The request: Please return the full listing below without altering anything.

Supplied data:
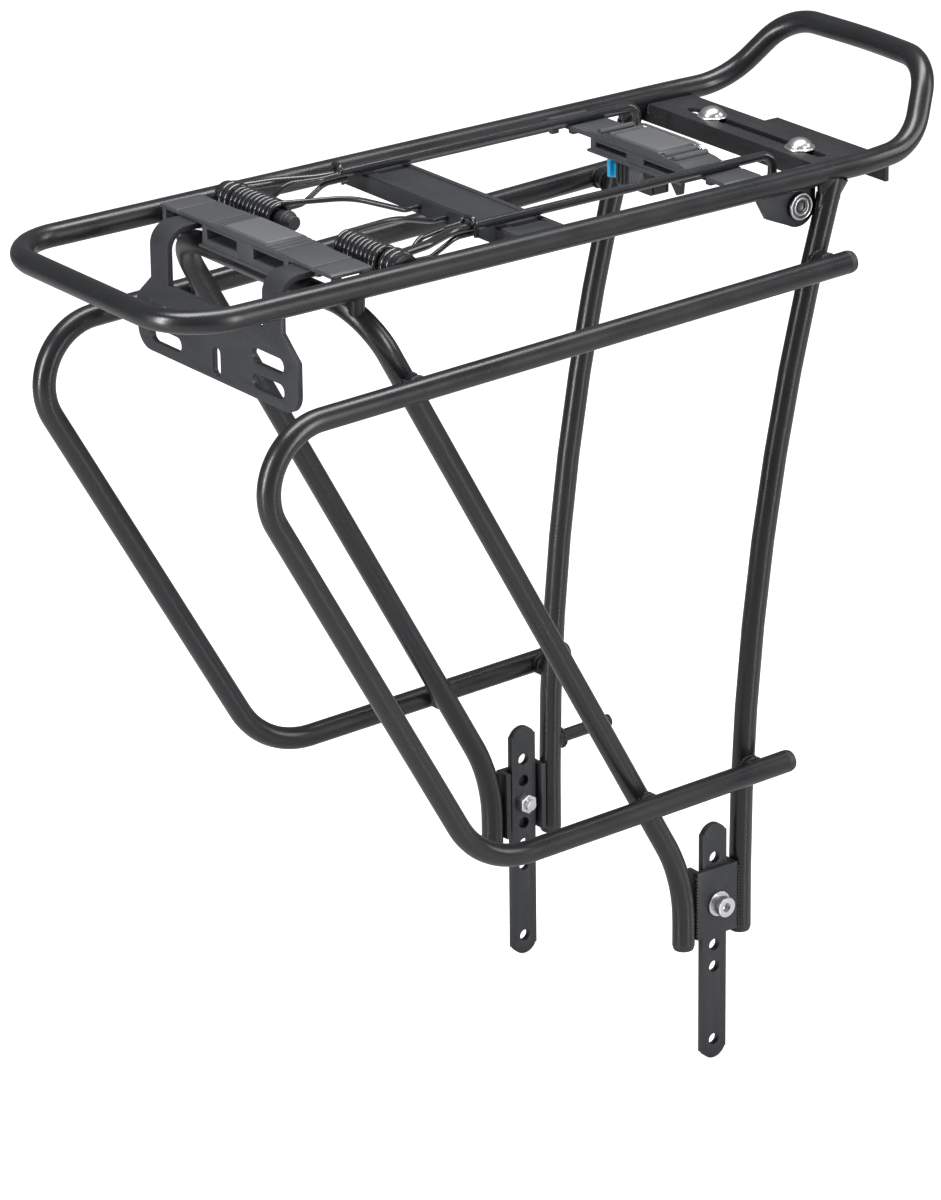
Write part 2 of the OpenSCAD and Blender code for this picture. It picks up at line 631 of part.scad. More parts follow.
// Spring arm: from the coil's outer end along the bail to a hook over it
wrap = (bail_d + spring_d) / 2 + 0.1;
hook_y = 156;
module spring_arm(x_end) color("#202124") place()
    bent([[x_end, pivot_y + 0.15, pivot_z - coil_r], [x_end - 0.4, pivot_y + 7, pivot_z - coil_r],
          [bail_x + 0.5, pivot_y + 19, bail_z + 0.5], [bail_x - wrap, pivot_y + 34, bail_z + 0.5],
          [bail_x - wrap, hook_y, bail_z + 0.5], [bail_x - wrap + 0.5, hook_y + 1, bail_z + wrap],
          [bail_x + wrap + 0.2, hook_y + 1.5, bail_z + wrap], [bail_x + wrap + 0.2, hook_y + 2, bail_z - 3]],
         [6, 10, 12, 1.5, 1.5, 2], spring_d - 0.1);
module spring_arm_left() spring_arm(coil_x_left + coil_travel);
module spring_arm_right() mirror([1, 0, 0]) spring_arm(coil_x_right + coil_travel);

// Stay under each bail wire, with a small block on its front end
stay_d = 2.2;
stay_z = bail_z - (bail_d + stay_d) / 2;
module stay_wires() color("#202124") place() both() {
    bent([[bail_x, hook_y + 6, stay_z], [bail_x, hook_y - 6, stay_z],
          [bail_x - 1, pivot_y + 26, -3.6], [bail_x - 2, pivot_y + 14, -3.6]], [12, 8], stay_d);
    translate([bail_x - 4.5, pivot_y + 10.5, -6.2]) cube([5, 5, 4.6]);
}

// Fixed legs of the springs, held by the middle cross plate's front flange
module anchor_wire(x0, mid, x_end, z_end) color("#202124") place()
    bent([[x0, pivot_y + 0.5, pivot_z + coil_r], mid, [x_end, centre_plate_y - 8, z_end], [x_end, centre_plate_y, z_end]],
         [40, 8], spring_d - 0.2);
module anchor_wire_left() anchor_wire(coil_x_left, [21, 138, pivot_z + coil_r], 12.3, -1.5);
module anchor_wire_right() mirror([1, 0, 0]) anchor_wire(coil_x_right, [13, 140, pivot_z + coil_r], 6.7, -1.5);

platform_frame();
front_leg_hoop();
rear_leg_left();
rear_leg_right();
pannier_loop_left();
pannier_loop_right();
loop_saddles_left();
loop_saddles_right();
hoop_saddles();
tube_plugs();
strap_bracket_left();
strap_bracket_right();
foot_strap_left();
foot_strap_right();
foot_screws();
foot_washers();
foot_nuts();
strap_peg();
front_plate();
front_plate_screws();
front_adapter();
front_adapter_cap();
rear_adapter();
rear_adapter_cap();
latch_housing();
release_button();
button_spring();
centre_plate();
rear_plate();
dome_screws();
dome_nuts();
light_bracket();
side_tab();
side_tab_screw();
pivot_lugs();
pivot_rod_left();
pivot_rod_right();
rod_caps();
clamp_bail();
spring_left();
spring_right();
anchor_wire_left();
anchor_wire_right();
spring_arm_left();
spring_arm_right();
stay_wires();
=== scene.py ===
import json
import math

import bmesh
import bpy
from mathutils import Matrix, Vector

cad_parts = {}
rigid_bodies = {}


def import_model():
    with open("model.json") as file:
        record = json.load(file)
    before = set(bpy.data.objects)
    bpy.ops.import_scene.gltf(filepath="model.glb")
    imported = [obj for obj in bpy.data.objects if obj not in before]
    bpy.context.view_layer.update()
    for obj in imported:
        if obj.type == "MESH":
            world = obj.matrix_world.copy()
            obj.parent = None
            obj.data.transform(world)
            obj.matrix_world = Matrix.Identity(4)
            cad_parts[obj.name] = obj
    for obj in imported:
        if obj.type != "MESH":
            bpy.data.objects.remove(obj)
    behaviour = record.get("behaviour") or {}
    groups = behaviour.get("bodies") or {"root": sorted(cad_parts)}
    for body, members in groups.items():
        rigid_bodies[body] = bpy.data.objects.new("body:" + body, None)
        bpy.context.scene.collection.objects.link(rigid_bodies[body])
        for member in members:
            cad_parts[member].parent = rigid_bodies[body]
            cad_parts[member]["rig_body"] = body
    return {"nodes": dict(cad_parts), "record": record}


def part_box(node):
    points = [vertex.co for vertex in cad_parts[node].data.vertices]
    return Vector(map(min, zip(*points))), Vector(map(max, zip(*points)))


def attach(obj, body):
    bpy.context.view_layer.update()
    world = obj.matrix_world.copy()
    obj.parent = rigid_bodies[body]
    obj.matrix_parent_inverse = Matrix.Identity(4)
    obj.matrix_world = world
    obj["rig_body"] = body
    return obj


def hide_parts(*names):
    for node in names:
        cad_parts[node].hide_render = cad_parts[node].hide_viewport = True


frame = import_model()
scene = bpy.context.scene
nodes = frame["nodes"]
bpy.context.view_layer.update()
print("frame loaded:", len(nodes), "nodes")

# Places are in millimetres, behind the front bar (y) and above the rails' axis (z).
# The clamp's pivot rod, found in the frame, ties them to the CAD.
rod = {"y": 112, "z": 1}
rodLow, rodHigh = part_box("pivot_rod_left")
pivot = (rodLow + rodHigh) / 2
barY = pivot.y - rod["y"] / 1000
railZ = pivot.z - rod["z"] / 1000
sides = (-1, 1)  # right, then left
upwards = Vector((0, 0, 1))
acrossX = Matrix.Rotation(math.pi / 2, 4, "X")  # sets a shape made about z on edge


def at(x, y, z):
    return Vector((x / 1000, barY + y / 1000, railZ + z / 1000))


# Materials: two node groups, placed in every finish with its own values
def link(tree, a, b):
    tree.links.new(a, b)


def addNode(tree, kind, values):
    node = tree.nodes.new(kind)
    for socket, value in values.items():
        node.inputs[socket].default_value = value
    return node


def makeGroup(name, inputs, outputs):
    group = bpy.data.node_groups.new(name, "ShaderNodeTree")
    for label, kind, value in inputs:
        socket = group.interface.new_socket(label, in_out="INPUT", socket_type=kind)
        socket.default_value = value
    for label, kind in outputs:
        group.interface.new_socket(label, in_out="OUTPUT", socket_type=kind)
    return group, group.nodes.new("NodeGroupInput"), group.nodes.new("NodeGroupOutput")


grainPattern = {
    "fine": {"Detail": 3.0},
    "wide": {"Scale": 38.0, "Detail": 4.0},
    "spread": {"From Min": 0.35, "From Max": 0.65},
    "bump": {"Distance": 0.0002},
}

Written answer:
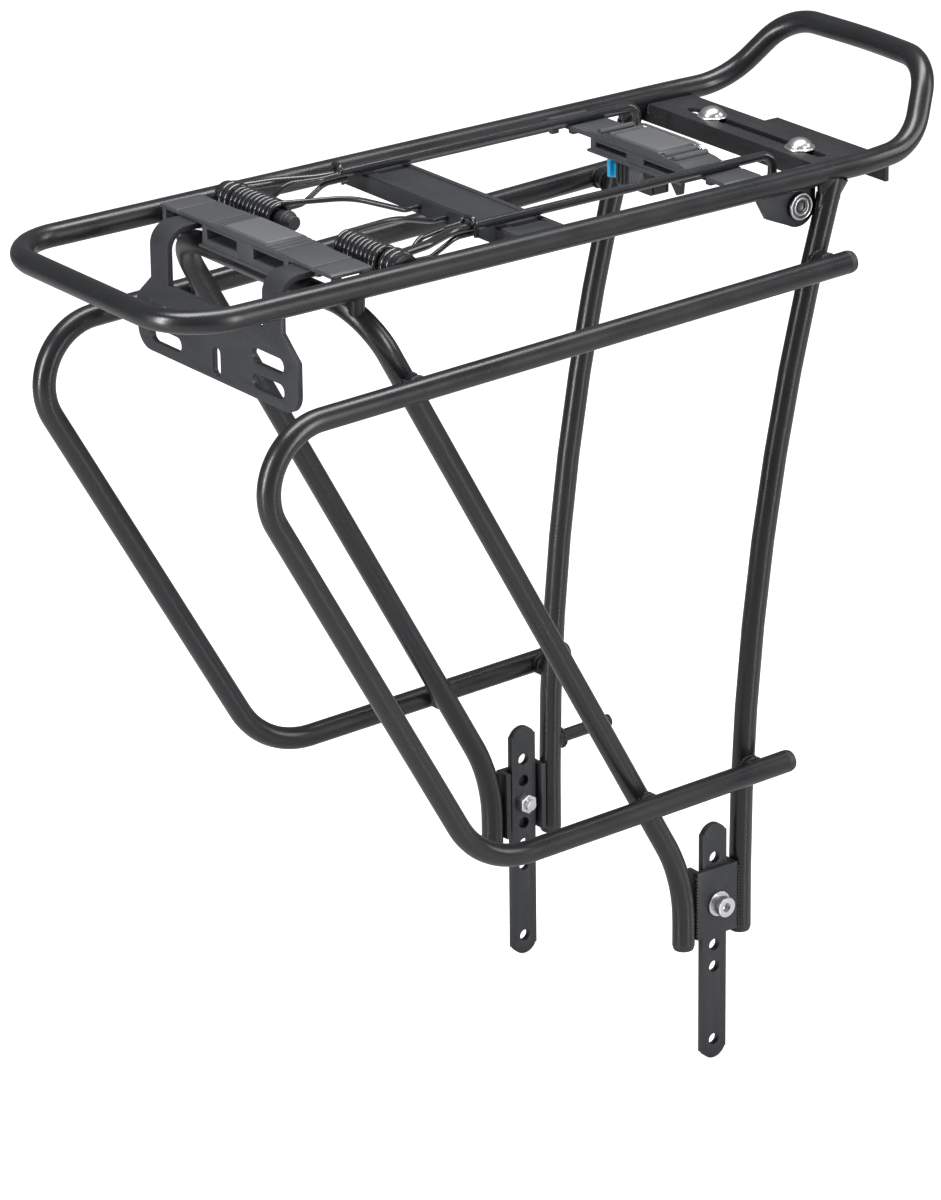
Write part 2 of the OpenSCAD and Blender code for this picture. It picks up at line 631 of part.scad. More parts follow.
// Spring arm: from the coil's outer end along the bail to a hook over it
wrap = (bail_d + spring_d) / 2 + 0.1;
hook_y = 156;
module spring_arm(x_end) color("#202124") place()
    bent([[x_end, pivot_y + 0.15, pivot_z - coil_r], [x_end - 0.4, pivot_y + 7, pivot_z - coil_r],
          [bail_x + 0.5, pivot_y + 19, bail_z + 0.5], [bail_x - wrap, pivot_y + 34, bail_z + 0.5],
          [bail_x - wrap, hook_y, bail_z + 0.5], [bail_x - wrap + 0.5, hook_y + 1, bail_z + wrap],
          [bail_x + wrap + 0.2, hook_y + 1.5, bail_z + wrap], [bail_x + wrap + 0.2, hook_y + 2, bail_z - 3]],
         [6, 10, 12, 1.5, 1.5, 2], spring_d - 0.1);
module spring_arm_left() spring_arm(coil_x_left + coil_travel);
module spring_arm_right() mirror([1, 0, 0]) spring_arm(coil_x_right + coil_travel);

// Stay under each bail wire, with a small block on its front end
stay_d = 2.2;
stay_z = bail_z - (bail_d + stay_d) / 2;
module stay_wires() color("#202124") place() both() {
    bent([[bail_x, hook_y + 6, stay_z], [bail_x, hook_y - 6, stay_z],
          [bail_x - 1, pivot_y + 26, -3.6], [bail_x - 2, pivot_y + 14, -3.6]], [12, 8], stay_d);
    translate([bail_x - 4.5, pivot_y + 10.5, -6.2]) cube([5, 5, 4.6]);
}

// Fixed legs of the springs, held by the middle cross plate's front flange
module anchor_wire(x0, mid, x_end, z_end) color("#202124") place()
    bent([[x0, pivot_y + 0.5, pivot_z + coil_r], mid, [x_end, centre_plate_y - 8, z_end], [x_end, centre_plate_y, z_end]],
         [40, 8], spring_d - 0.2);
module anchor_wire_left() anchor_wire(coil_x_left, [21, 138, pivot_z + coil_r], 12.3, -1.5);
module anchor_wire_right() mirror([1, 0, 0]) anchor_wire(coil_x_right, [13, 140, pivot_z + coil_r], 6.7, -1.5);

platform_frame();
front_leg_hoop();
rear_leg_left();
rear_leg_right();
pannier_loop_left();
pannier_loop_right();
loop_saddles_left();
loop_saddles_right();
hoop_saddles();
tube_plugs();
strap_bracket_left();
strap_bracket_right();
foot_strap_left();
foot_strap_right();
foot_screws();
foot_washers();
foot_nuts();
strap_peg();
front_plate();
front_plate_screws();
front_adapter();
front_adapter_cap();
rear_adapter();
rear_adapter_cap();
latch_housing();
release_button();
button_spring();
centre_plate();
rear_plate();
dome_screws();
dome_nuts();
light_bracket();
side_tab();
side_tab_screw();
pivot_lugs();
pivot_rod_left();
pivot_rod_right();
rod_caps();
clamp_bail();
spring_left();
spring_right();
anchor_wire_left();
anchor_wire_right();
spring_arm_left();
spring_arm_right();
stay_wires();
=== scene.py ===
import json
import math

import bmesh
import bpy
from mathutils import Matrix, Vector

cad_parts = {}
rigid_bodies = {}


def import_model():
    with open("model.json") as file:
        record = json.load(file)
    before = set(bpy.data.objects)
    bpy.ops.import_scene.gltf(filepath="model.glb")
    imported = [obj for obj in bpy.data.objects if obj not in before]
    bpy.context.view_layer.update()
    for obj in imported:
        if obj.type == "MESH":
            world = obj.matrix_world.copy()
            obj.parent = None
            obj.data.transform(world)
            obj.matrix_world = Matrix.Identity(4)
            cad_parts[obj.name] = obj
    for obj in imported:
        if obj.type != "MESH":
            bpy.data.objects.remove(obj)
    behaviour = record.get("behaviour") or {}
    groups = behaviour.get("bodies") or {"root": sorted(cad_parts)}
    for body, members in groups.items():
        rigid_bodies[body] = bpy.data.objects.new("body:" + body, None)
        bpy.context.scene.collection.objects.link(rigid_bodies[body])
        for member in members:
            cad_parts[member].parent = rigid_bodies[body]
            cad_parts[member]["rig_body"] = body
    return {"nodes": dict(cad_parts), "record": record}


def part_box(node):
    points = [vertex.co for vertex in cad_parts[node].data.vertices]
    return Vector(map(min, zip(*points))), Vector(map(max, zip(*points)))


def attach(obj, body):
    bpy.context.view_layer.update()
    world = obj.matrix_world.copy()
    obj.parent = rigid_bodies[body]
    obj.matrix_parent_inverse = Matrix.Identity(4)
    obj.matrix_world = world
    obj["rig_body"] = body
    return obj


def hide_parts(*names):
    for node in names:
        cad_parts[node].hide_render = cad_parts[node].hide_viewport = True


frame = import_model()
scene = bpy.context.scene
nodes = frame["nodes"]
bpy.context.view_layer.update()
print("frame loaded:", len(nodes), "nodes")

# Places are in millimetres, behind the front bar (y) and above the rails' axis (z).
# The clamp's pivot rod, found in the frame, ties them to the CAD.
rod = {"y": 112, "z": 1}
rodLow, rodHigh = part_box("pivot_rod_left")
pivot = (rodLow + rodHigh) / 2
barY = pivot.y - rod["y"] / 1000
railZ = pivot.z - rod["z"] / 1000
sides = (-1, 1)  # right, then left
upwards = Vector((0, 0, 1))
acrossX = Matrix.Rotation(math.pi / 2, 4, "X")  # sets a shape made about z on edge


def at(x, y, z):
    return Vector((x / 1000, barY + y / 1000, railZ + z / 1000))


# Materials: two node groups, placed in every finish with its own values
def link(tree, a, b):
    tree.links.new(a, b)


def addNode(tree, kind, values):
    node = tree.nodes.new(kind)
    for socket, value in values.items():
        node.inputs[socket].default_value = value
    return node


def makeGroup(name, inputs, outputs):
    group = bpy.data.node_groups.new(name, "ShaderNodeTree")
    for label, kind, value in inputs:
        socket = group.interface.new_socket(label, in_out="INPUT", socket_type=kind)
        socket.default_value = value
    for label, kind in outputs:
        group.interface.new_socket(label, in_out="OUTPUT", socket_type=kind)
    return group, group.nodes.new("NodeGroupInput"), group.nodes.new("NodeGroupOutput")


grainPattern = {
    "fine": {"Detail": 3.0},
    "wide": {"Scale": 38.0, "Detail": 4.0},
    "spread": {"From Min": 0.35, "From Max": 0.65},
    "bump": {"Distance": 0.0002},
}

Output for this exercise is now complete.